Israeli Prime Minister Benjamin Netanyahu responded by accusing South Africa of hypocrisy. “Today, again, we saw an upside down world, in which the State of Israel is accused of genocide at a time when it is fighting genocide,” he said. “We are fighting terrorists, and we are fighting lies.”
Israel’s legal team is due to set out its case on Friday. Robbie Sabel, an international law expert at the Hebrew University in Jerusalem, said he expected Israel to argue that it was acting in self defence following a “murderous attack”, that it was allowing humanitarian aid into Gaza, and had made efforts to minimise civilian casualties, such as ordering civilians to evacuate from certain areas before striking them.
“If you want to kill people, you don’t warn them in advance. All the steps we’ve taken prove that we didn’t want to [kill civilians],” he said.
One of the crucial elements in the case will be the question of intent.

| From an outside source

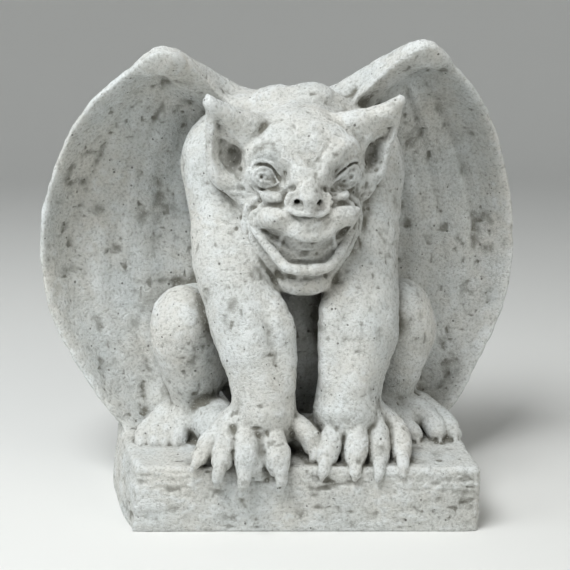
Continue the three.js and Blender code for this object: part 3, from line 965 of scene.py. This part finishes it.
COOL_PALE = (0.585, 0.61, 0.605, 1)
WARM_PALE = (0.64, 0.63, 0.59, 1)
PATCH_GREY = (0.47, 0.48, 0.455, 1)
# The dark of dirt and of painted shade in creases, hollows and under overhangs.
SOOT_AND_PAINTED_SHADE = (0.155, 0.15, 0.125, 1)
# The pale of worn raised edges, partly worn stone and partly a painted highlight.
WORN_PALE_AND_HIGHLIGHT = (0.72, 0.745, 0.745, 1)
DARK_SAND = (0.26, 0.26, 0.24, 1)
LIGHT_SAND = (0.76, 0.77, 0.755, 1)
# Painted shade inside the pinholes, and the dark of small lichen specks.
HOLE_DARK = (0.07, 0.065, 0.055, 1)
GRAIN_HEIGHT = 0.0014
CELLS_TO_THE_METRE = 230.0
LARGEST_HOLE = 0.20
stone = bpy.data.materials.new("cast_stone")
stone.use_nodes = True
tree = stone.node_tree
tree.nodes.clear()


def feed(socket, value):
    if isinstance(value, bpy.types.NodeSocket):
        tree.links.new(value, socket)
    else:
        socket.default_value = value


def node(kind, settings=None, **inputs):
    made = tree.nodes.new("ShaderNode" + kind)
    for name, value in (settings or {}).items():
        setattr(made, name, value)
    for name, value in inputs.items():
        feed(made.inputs[name.replace("_", " ")], value)
    return made


def reckon(how, first, second, clamp=False):
    made = node("Math", {"operation": how, "use_clamp": clamp})
    feed(made.inputs[0], first)
    feed(made.inputs[1], second)
    return made.outputs[0]


def span(value, low, high, start=0.0, end=1.0):
    made = node(
        "MapRange", {"clamp": True}, Value=value, From_Min=low, From_Max=high, To_Min=start, To_Max=end,
    )
    return made.outputs["Result"]


# A mix of two colours. Inputs 0, 6 and 7 are the share and the colours of a colour mix.
def tint(share, first, second):
    made = node("Mix", {"data_type": "RGBA"})
    feed(made.inputs[0], share)
    feed(made.inputs[6], first)
    feed(made.inputs[7], second)
    return made.outputs[2]


place = node("TexCoord").outputs["Object"]
crease, hollow, far_occlusion = [
    node("Attribute", {"attribute_name": row[0]}).outputs["Fac"] for row in DEPTHS
]


def mottle(scale, detail=4.0, rough=0.6):
    return node("TexNoise", Vector=place, Scale=scale, Detail=detail, Roughness=rough).outputs["Fac"]


broad = mottle(22)
patch = mottle(90)
grain = mottle(520, 3.0, 0.7)
fine = mottle(1500, 2.0, 0.7)
pale = tint(span(broad, 0.35, 0.65), COOL_PALE, WARM_PALE)
pale = tint(span(patch, 0.42, 0.72, 0, 0.35), pale, PATCH_GREY)

# Creases, hollows and places under overhangs are darkened: partly dirt, and partly painted shade where the
# soft light reaches less.
dirt_and_painted_shade = reckon("ADD", span(crease, 0.46, 0.62, 0, 0.6), span(hollow, 0.36, 0.52, 0, 0.5))
dirt_and_painted_shade = reckon("ADD", dirt_and_painted_shade, span(far_occlusion, 0.2, 0.55, 0, 0.35))
dirt_and_painted_shade = reckon("MULTIPLY", dirt_and_painted_shade, span(patch, 0.25, 0.7, 0.7, 1.25), True)
aged_and_painted_light = tint(dirt_and_painted_shade, pale, SOOT_AND_PAINTED_SHADE)
# Raised edges, where little stone is near, are lightened: partly wear, and partly a painted highlight.
aged_and_painted_light = tint(span(crease, 0.34, 0.2, 0, 0.6), aged_and_painted_light, WORN_PALE_AND_HIGHLIGHT)
aged_and_painted_light = tint(span(grain, 0.50, 0.32, 0, 0.6), aged_and_painted_light, DARK_SAND)
aged_and_painted_light = tint(span(grain, 0.56, 0.72, 0, 0.5), aged_and_painted_light, LIGHT_SAND)

# Pinholes left by air bubbles: about one cell in four holds a small dark dot, with a radius of up to
# LARGEST_HOLE of the cell. The dark of each dot is painted shade inside the pinhole, and also stands for
# small dark specks of lichen.
holes = node("TexVoronoi", {"feature": "F1"}, Vector=place, Scale=CELLS_TO_THE_METRE, Randomness=1.0)
sizes = node("TexWhiteNoise", {"noise_dimensions": "3D"}, Vector=holes.outputs["Position"]).outputs["Value"]
hole = reckon("LESS_THAN", holes.outputs["Distance"], span(sizes, 0.72, 1.0, 0.0, LARGEST_HOLE))
coat = tint(reckon("MULTIPLY", hole, 0.75), aged_and_painted_light, HOLE_DARK)
height = reckon("ADD", grain, reckon("MULTIPLY", fine, 0.35))
height = reckon("SUBTRACT", height, reckon("MULTIPLY", hole, 0.9))
bump = node("Bump", Height=height, Strength=1.0, Distance=GRAIN_HEIGHT)
shader = node("BsdfPrincipled", Base_Color=coat, Roughness=0.9, Normal=bump.outputs["Normal"])
shader.inputs["Specular IOR Level"].default_value = 0.25
node("OutputMaterial", Surface=shader.outputs["BSDF"])
casting.data.materials.clear()
casting.data.materials.append(stone)
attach(casting, "root")
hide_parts("gargoyle")


# The floor: one sheet of plain pale paper, flat under the object, that sweeps up all
# round into an upright wall.
FLAT_REACH = 1.7
BEND = 1.1
WALL_TOP = 2.6
BEND_STEPS = 12
TURN_STEPS = 64
turns = [math.radians(90 * i / BEND_STEPS) for i in range(BEND_STEPS + 1)]
profile = [(0.0005, 0, 0)]
profile += [(FLAT_REACH + BEND * math.sin(a), 0, BEND * (1 - math.cos(a))) for a in turns]
profile += [(FLAT_REACH + BEND, 0, WALL_TOP)]
sheet = bmesh.new()
line = [sheet.verts.new(point) for point in profile]
edges = [sheet.edges.new(pair) for pair in zip(line, line[1:])]
bmesh.ops.spin(
    sheet, geom=line + edges, axis=(0, 0, 1), cent=(0, 0, 0), angle=2 * math.pi, steps=TURN_STEPS,
    use_merge=True,
)
bmesh.ops.recalc_face_normals(sheet, faces=sheet.faces)
floor_mesh = bpy.data.meshes.new("floor")
sheet.to_mesh(floor_mesh)
sheet.free()
for polygon in floor_mesh.polygons:
    polygon.use_smooth = True
floor = bpy.data.objects.new("floor", floor_mesh)
bpy.context.scene.collection.objects.link(floor)
paper = bpy.data.materials.new("studio_paper")
paper.use_nodes = True
paper_shader = paper.node_tree.nodes["Principled BSDF"]
paper_shader.inputs["Base Color"].default_value = (0.72, 0.72, 0.70, 1)
paper_shader.inputs["Roughness"].default_value = 0.95
floor.data.materials.append(paper)


# The light: a large soft lamp above and in front, a weaker one from the left, a warm one
# from the right, and an even pale sky all round.
def soft_light(name, place, aim, size, power, colour):
    light = bpy.data.lights.new(name, "AREA")
    light.shape = "SQUARE"
    light.size = size
    light.energy = power
    light.color = colour
    holder = bpy.data.objects.new(name, light)
    holder.location = place
    holder.rotation_euler = (Vector(aim) - Vector(place)).to_track_quat("-Z", "Y").to_euler()
    bpy.context.scene.collection.objects.link(holder)


soft_light("sky", (-0.5, -0.72, 1.5), (0, 0, 0.12), 0.8, 26, (0.97, 0.99, 1.0))
soft_light("left_sky", (-1.3, -0.55, 0.8), (0, 0, 0.14), 0.8, 7, (0.94, 0.98, 1.0))
soft_light("right_fill", (0.95, -0.9, 0.8), (0, 0, 0.15), 0.8, 4, (1.0, 0.96, 0.88))
world = bpy.data.worlds.new("soft_sky")
world.use_nodes = True
sky_shader = world.node_tree.nodes["Background"]
sky_shader.inputs["Color"].default_value = (0.86, 0.9, 0.94, 1)
sky_shader.inputs["Strength"].default_value = 0.22
bpy.context.scene.world = world
bpy.context.scene.view_settings.view_transform = "Standard"


# The camera: it stands close in front of the figure, a little above its head, and looks
# slightly down on it through a lens that is twice as long as its film is wide.
CAMERA_PLACE = np.array([5.5, -750, 306]) / METRE + SHIFT
CAMERA_PITCH = 12.5
lens = bpy.data.cameras.new("view")
lens.sensor_width = 36
lens.lens = 72
camera = bpy.data.objects.new("view", lens)
camera.location = CAMERA_PLACE
camera.rotation_euler = (math.radians(90 - CAMERA_PITCH), 0, 0)
bpy.context.scene.collection.objects.link(camera)
bpy.context.scene.camera = camera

In its submission, South Africa lists numerous statements by senior Israeli officials, saying that “when combined with the level of killing, maiming, displacement and destruction on the ground, together with the siege — [they] evidence an unfolding and continuing genocide”.
Among them was a quote from Netanyahu referring to the biblical story of the total destruction of Amalek by the Israelites; a suggestion by another minister that a nuclear strike on Gaza was an option; and the contention by various officials that there was no distinction between militants and civilians in Gaza.
Amichai Cohen, senior fellow at the Israel Democracy Institute, said this could be a “weak point” for Israel. “If the claim were, Israel is not doing enough in order to suppress incitement to genocide, I think . . . there is some merit to this claim regarding politicians and celebrities. However, the idea that this turns into a policy of Israel that is somehow being implemented on the ground — I think that’s wrong. This is not what is happening.”
South Africa requested a variety of emergency measures, including that Israel “immediately suspend its military operations in and against Gaza”; refrain from “direct and public incitement to commit genocide”; and “take all reasonable measures within their power to prevent genocide”.
It also requested that Israel preserve evidence relating to the case and provide the ICJ with regular reports on how it was applying the court’s orders.
The court has various options: it can order the measures requested by South Africa; apply others; or none at all. Cohen said he thought it “unlikely” the court would go so far as to order Israel to stop its Gaza offensive. But he said it was possible that “there will be some kind of order regarding stopping incitement . . . or more humanitarian provisions”.
The wider implications for Israel, should the court decide the case was plausible enough to justify imposing emergency measures, would depend on how many — and who — of the 17 judges on the panel supported applying them, according to Cohen.
If only a small majority of judges, including those from the likes of Russia and China, did so, it would “not be very damaging”, he said.
“But if there [is] a consensus in the court, including the justices from the US, Australia, France, Japan, Slovakia Brazil, Jamaica . . . then it might be more damaging.”